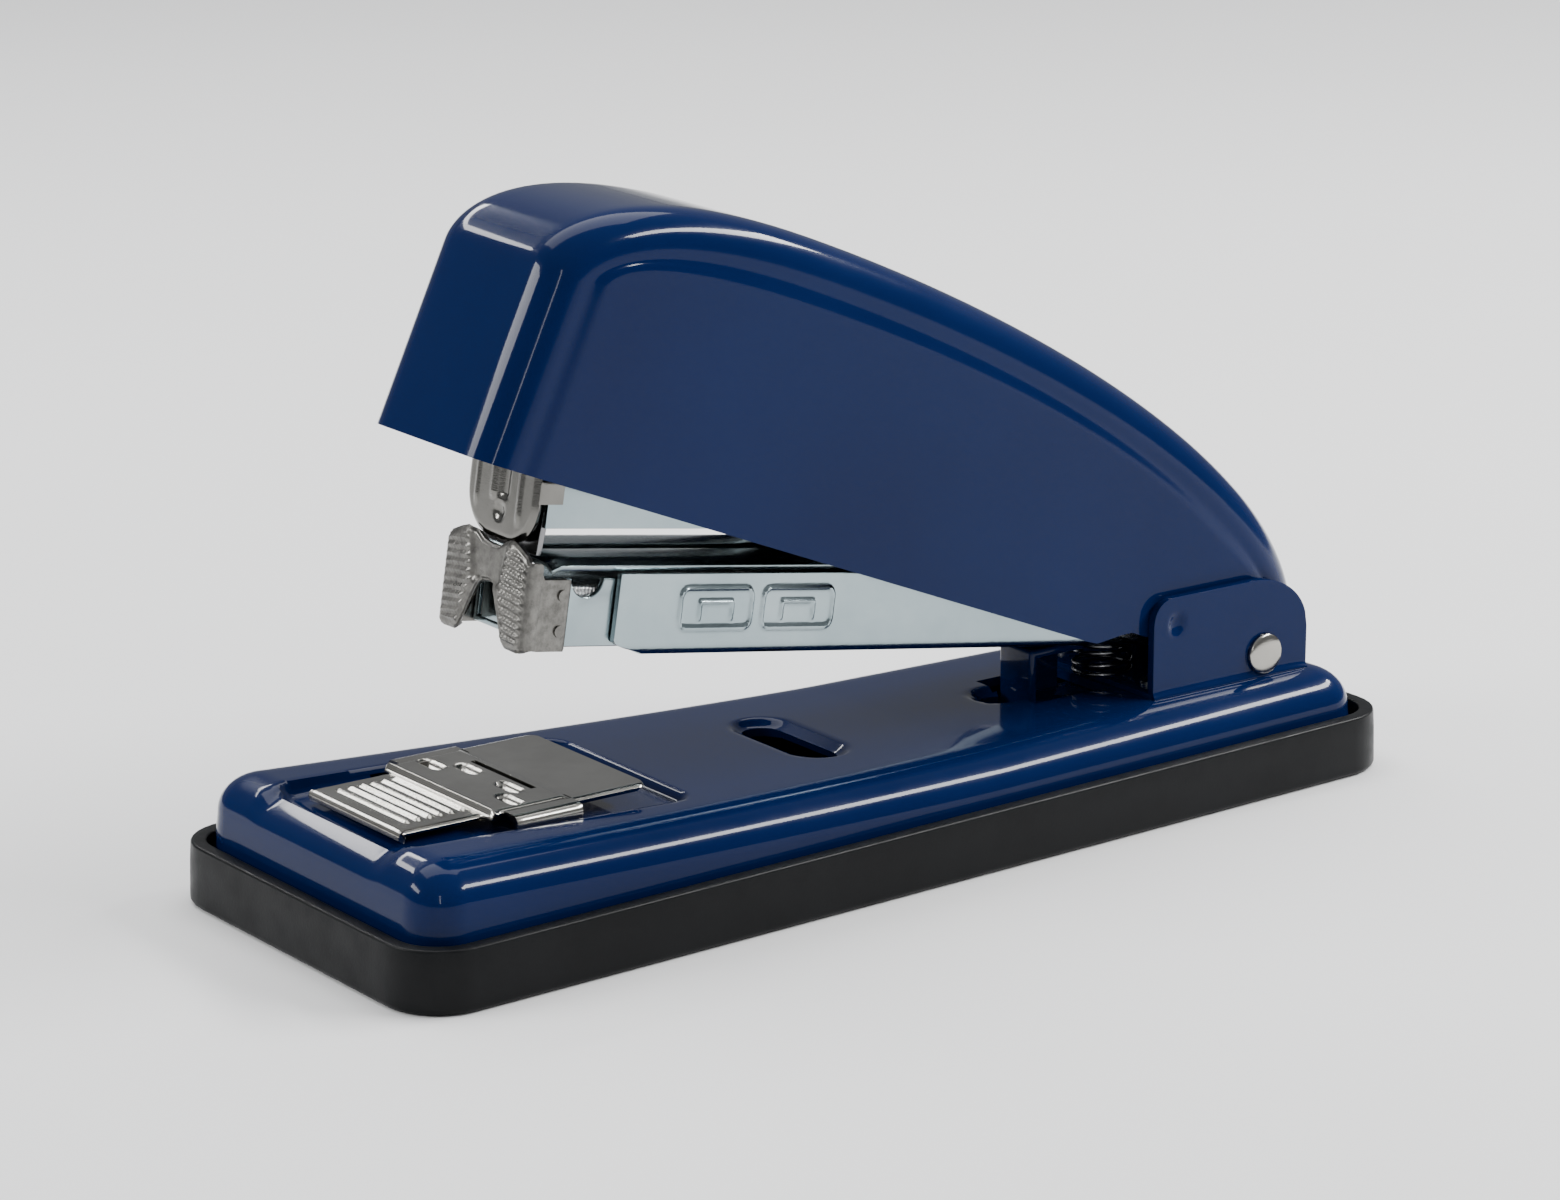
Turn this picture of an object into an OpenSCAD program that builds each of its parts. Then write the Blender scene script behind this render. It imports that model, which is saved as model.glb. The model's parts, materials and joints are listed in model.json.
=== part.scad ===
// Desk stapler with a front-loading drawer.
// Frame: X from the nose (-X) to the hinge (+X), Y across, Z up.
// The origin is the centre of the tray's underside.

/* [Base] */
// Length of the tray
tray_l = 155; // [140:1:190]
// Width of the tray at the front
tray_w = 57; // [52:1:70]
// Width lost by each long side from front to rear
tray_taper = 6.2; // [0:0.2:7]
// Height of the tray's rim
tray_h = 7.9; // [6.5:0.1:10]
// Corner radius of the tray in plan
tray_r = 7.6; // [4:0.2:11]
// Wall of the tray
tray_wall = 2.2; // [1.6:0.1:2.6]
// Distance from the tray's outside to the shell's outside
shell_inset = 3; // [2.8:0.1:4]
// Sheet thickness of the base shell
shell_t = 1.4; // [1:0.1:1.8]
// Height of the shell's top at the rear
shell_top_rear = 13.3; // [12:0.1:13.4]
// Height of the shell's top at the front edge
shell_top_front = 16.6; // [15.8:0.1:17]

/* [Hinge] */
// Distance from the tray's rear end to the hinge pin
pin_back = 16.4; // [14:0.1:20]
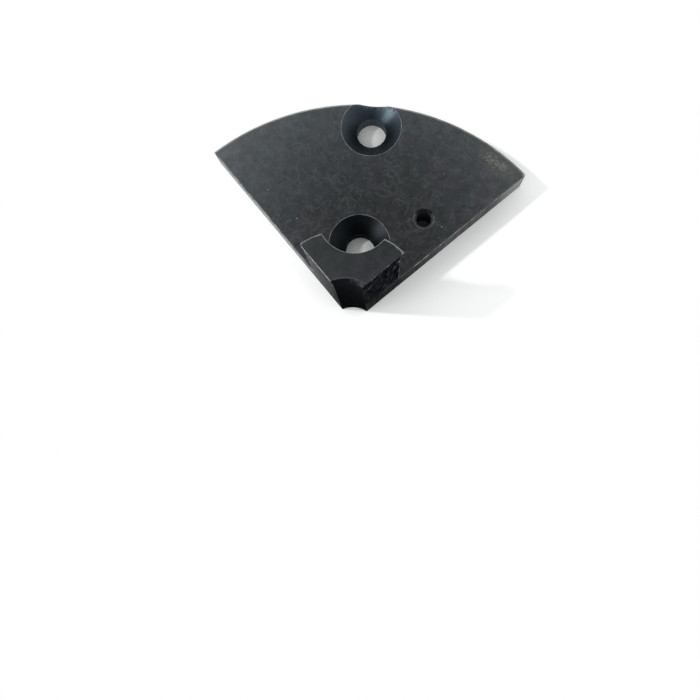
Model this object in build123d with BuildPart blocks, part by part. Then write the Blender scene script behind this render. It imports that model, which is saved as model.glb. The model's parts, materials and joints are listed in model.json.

##############################

• **Requirement**
Write out all of the records once more, exactly.

• **Task response**
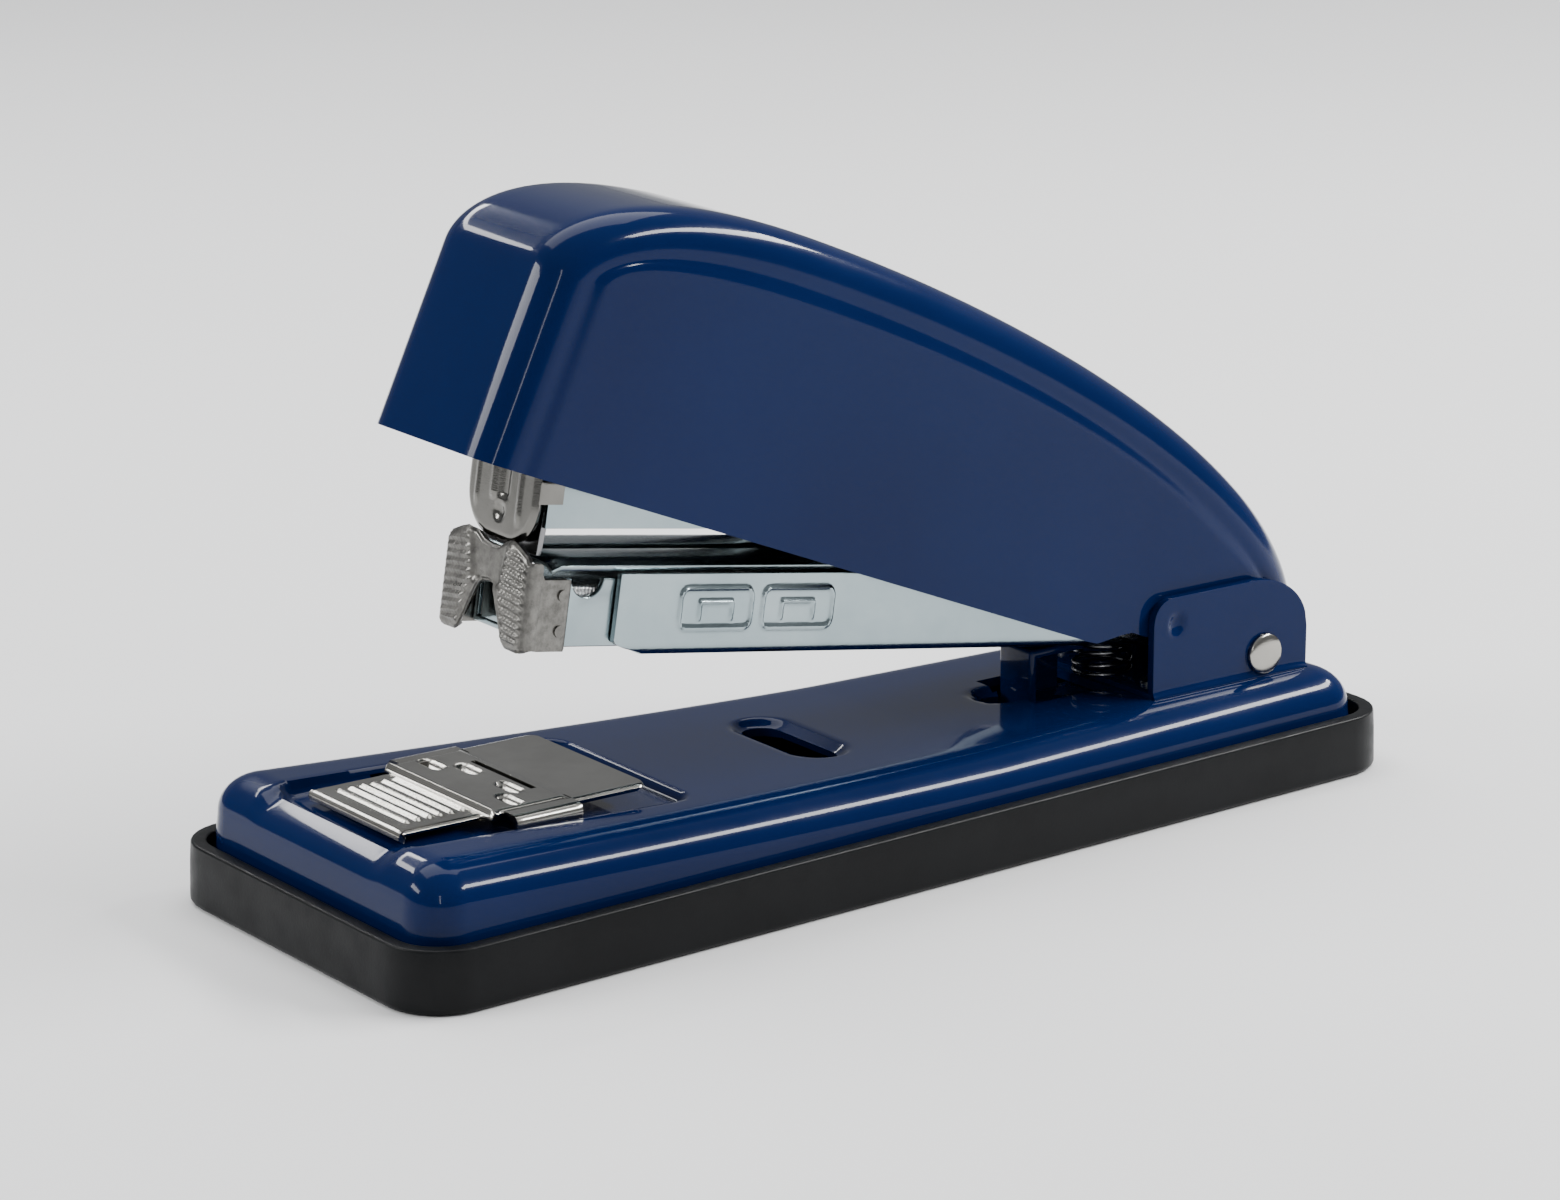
Turn this picture of an object into an OpenSCAD program that builds each of its parts. Then write the Blender scene script behind this render. It imports that model, which is saved as model.glb. The model's parts, materials and joints are listed in model.json.
=== part.scad ===
// Desk stapler with a front-loading drawer.
// Frame: X from the nose (-X) to the hinge (+X), Y across, Z up.
// The origin is the centre of the tray's underside.

/* [Base] */
// Length of the tray
tray_l = 155; // [140:1:190]
// Width of the tray at the front
tray_w = 57; // [52:1:70]
// Width lost by each long side from front to rear
tray_taper = 6.2; // [0:0.2:7]
// Height of the tray's rim
tray_h = 7.9; // [6.5:0.1:10]
// Corner radius of the tray in plan
tray_r = 7.6; // [4:0.2:11]
// Wall of the tray
tray_wall = 2.2; // [1.6:0.1:2.6]
// Distance from the tray's outside to the shell's outside
shell_inset = 3; // [2.8:0.1:4]
// Sheet thickness of the base shell
shell_t = 1.4; // [1:0.1:1.8]
// Height of the shell's top at the rear
shell_top_rear = 13.3; // [12:0.1:13.4]
// Height of the shell's top at the front edge
shell_top_front = 16.6; // [15.8:0.1:17]

/* [Hinge] */
// Distance from the tray's rear end to the hinge pin
pin_back = 16.4; // [14:0.1:20]
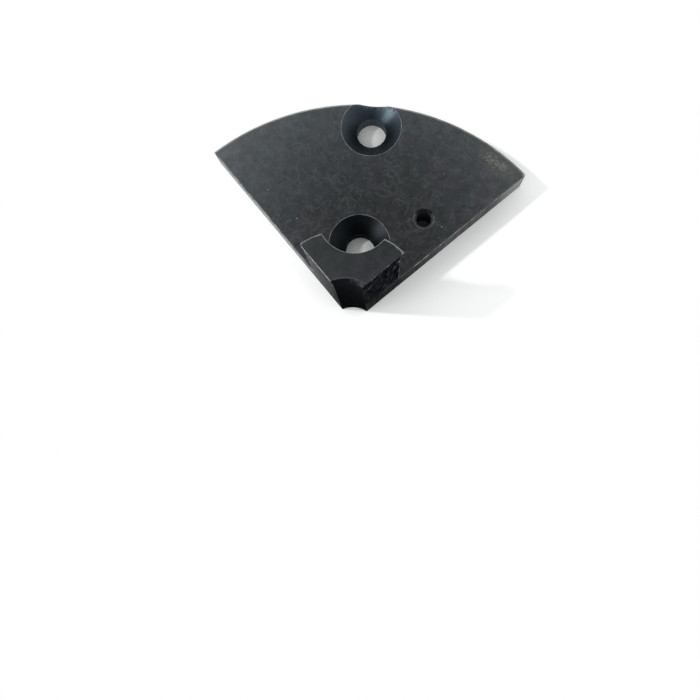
Model this object in build123d with BuildPart blocks, part by part. Then write the Blender scene script behind this render. It imports that model, which is saved as model.glb. The model's parts, materials and joints are listed in model.json.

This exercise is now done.